Art. 13. Mitigating circumstances. — The following are mitigating circumstances:
1. Those mentioned in the preceding chapter (i.e., justifying and exempting circumstances), when all the
requisites necessary to justify the act or to exempt from criminal liability in the respective cases are not
attendant.

Unlawful aggression and absence of provocation. Procerfina saw that he had fallen to the ground and
his face had been bloodied, because of the assault. Procerfina had not seen the commencement of the
assault on her husband. She had no way of knowing if her husband had given sufficient provocation
therefor. All that she saw, on responding to her husband's cry for help, was that he was on the ground,
there was blood on his person, and two men were boxing and kicking him.

Reasonable necessity of means employed to prevent or repel it. After she had tried vainly to get the
men to stop beating her husband, she had gotten a bolo from her home and rushed back to defend her
fallen spouse who, for all she knew, was already seriously wounded.

Unarmed, and her husband to all appearances already hors de combat, she evidently could offer no
reasonable defense, or otherwise cause cessation of the assault on her husband. Given the compelling
urgency for swift action to stop the assault, she must have been near panic and had no time to
investigate. Hence, the Court held that Procerfina had acted in justifiable defense of her husband.
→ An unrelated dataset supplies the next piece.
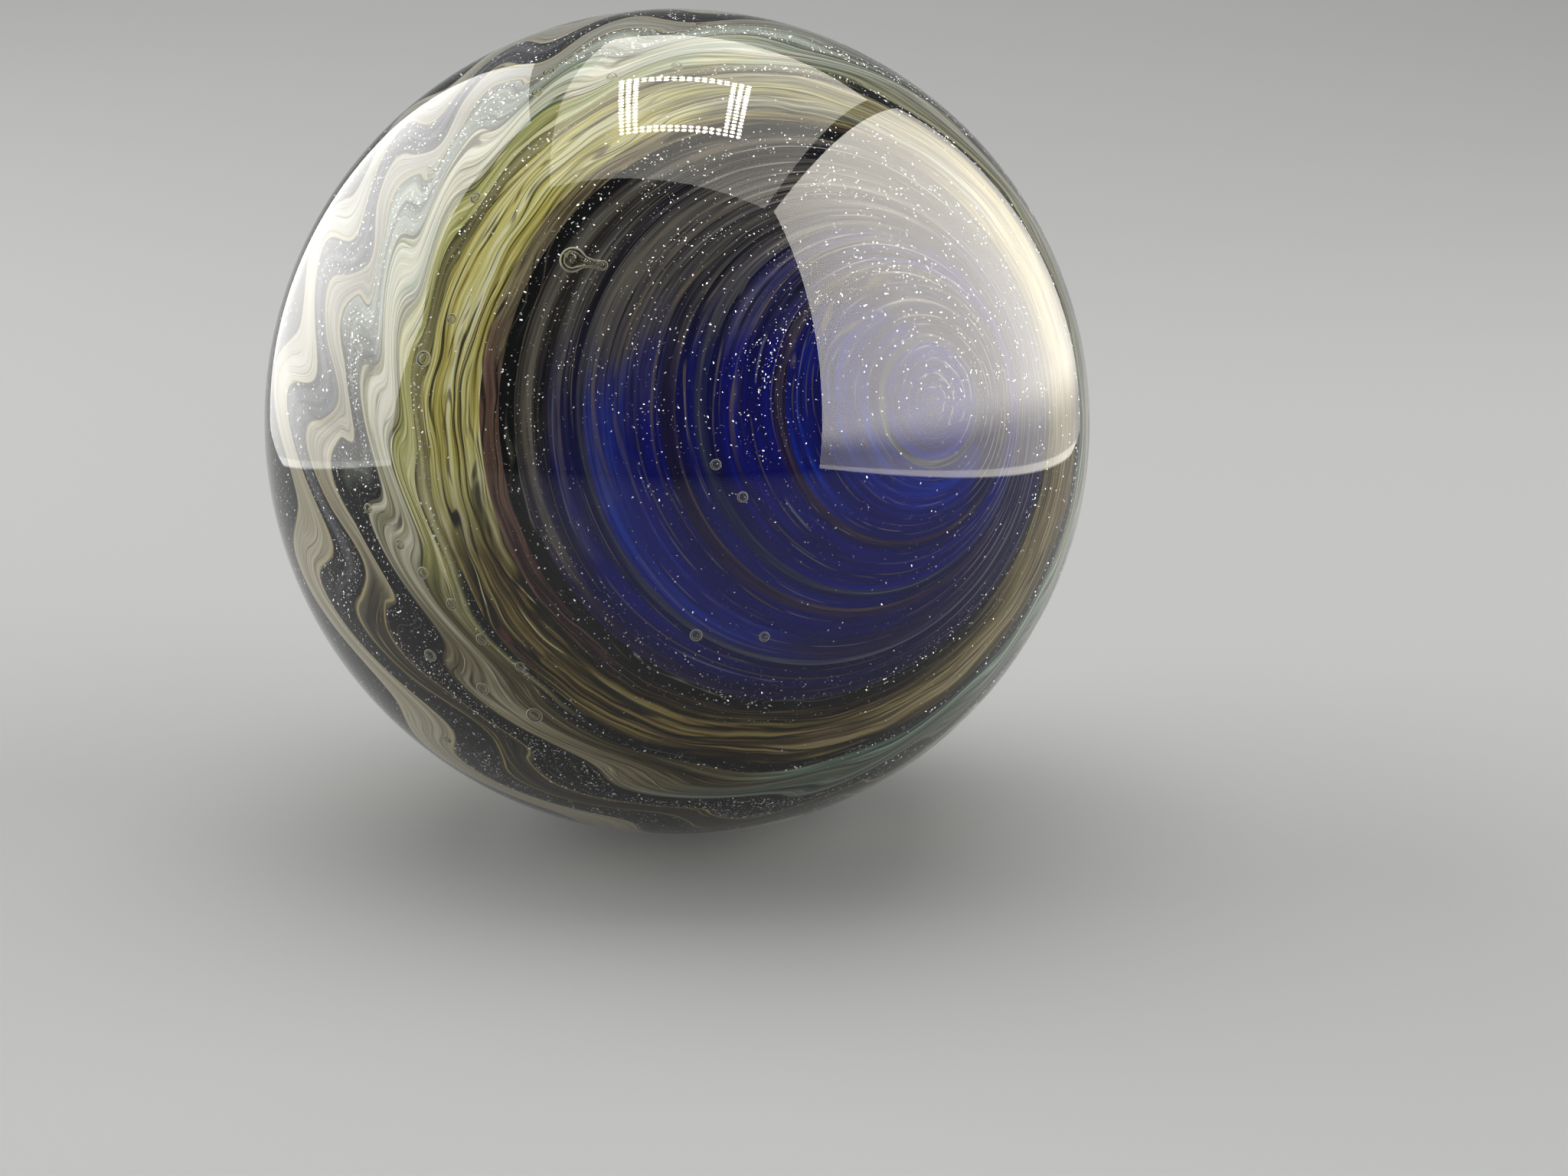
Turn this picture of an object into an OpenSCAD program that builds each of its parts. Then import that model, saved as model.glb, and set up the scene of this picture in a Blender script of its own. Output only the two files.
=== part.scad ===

In the
situation in which she had found herself, she was justified in believing that her husband was the victim
of an unlawful aggression by two (2) men, who had gotten the better of him and had already succeeded
in bloodying his face and dropping him to the ground; she had no way of knowing if her husband had
given provocation for the attack; she herself had not given any such provocation; and the means
employed by her were not in the premises unreasonable considering that without any weapon, she was
no match for either of the assailants, much less both of them.